UMSS was created as a non-profit way to provide employment for union members injured on the job, with any surplus used to provide education scholarships for the children of CFMEU members. In 2004, UMSS was sold to a labour hire firm called TESA, but in 2013 the Australian Financial Review revealed that the northern district (or Hunter branch) of the union had kept a 7.8 per cent stake until 2006, when TESA was sold to another labour hire operator, the Skilled group, for $62 million. The union's share of the sale had "apparently gone to charity for distressed miners".
It was TESA that Chandler Macleod replaced at Mount Arthur in 2014 when BHP was looking to cut costs.
While the Newcastle Herald is not suggesting there was anything wrong with these transactions, or that any of the union's officials have acted improperly, it's the union's past involvement with labour hire firms, and its continued endorsement of a substantial number of enterprise agreements that set pay and conditions seemingly well below the award, that have left a number of past and present union members to wonder what is happening behind the scenes.
When the Herald asked the union about the issues raised by Senator Roberts, it responded by saying it disagreed with many of the propositions, which drew "a long bow".
"Our union pursues every member's claim that is raised with us, whether they are permanent or a contractor, whether it's bullying or long service leave or injury related," union district president Peter Jordan said. "We have a strong track record in having members reinstated to their jobs, securing lost entitlements and winning compensation. The stronger the union is the more effective we can be in representing mine workers and we encourage all coal miners to join the union and to raise their issues and concerns with us."

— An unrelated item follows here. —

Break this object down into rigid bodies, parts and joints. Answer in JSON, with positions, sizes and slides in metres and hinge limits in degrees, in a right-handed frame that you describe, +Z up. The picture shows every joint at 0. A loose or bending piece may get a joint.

Simon Turner says he turned to One Nation after being repeatedly rebuffed by people in both major parties.
"I would talk to people and they would look at the documents and say 'this can't be happening, this can't be happening', and they would promise to do something, but then later on there would be some reason as to why they couldn't," Turner says.
Stuart Bonds, a mine worker and CFMEU member who ran strongly for One Nation against Joel Fitzgibbon at the May federal election, says he was similarly shocked.
He wants to see some sort of independent investigation of the issues raised by Turner and his associates, saying it's the silence, a much as the problems themselves, that stands out.
"A union is a union and coal companies are coal companies," Bonds says.
"Put them together around the table in the way they are here and there's been no incentive for anyone to blow the whistle on anything, and that's what's happened."
Corrine McCarthy, one of the two Mount Arthur casual mineworkers who spoke out in Saturday's Herald, says she shook her head when she read the comments from BHP chief Andrew Mackenzie at the start of this article.
"He's saying they want to do the right thing, but when we get hurt, or stick up for ourselves they treat us like crap," McCarthy says.
"We might be employed by Chandler Macleod, but BHP is running the show, it tells them who stays and who goes. It's a funny way of 'contributing to the local community'."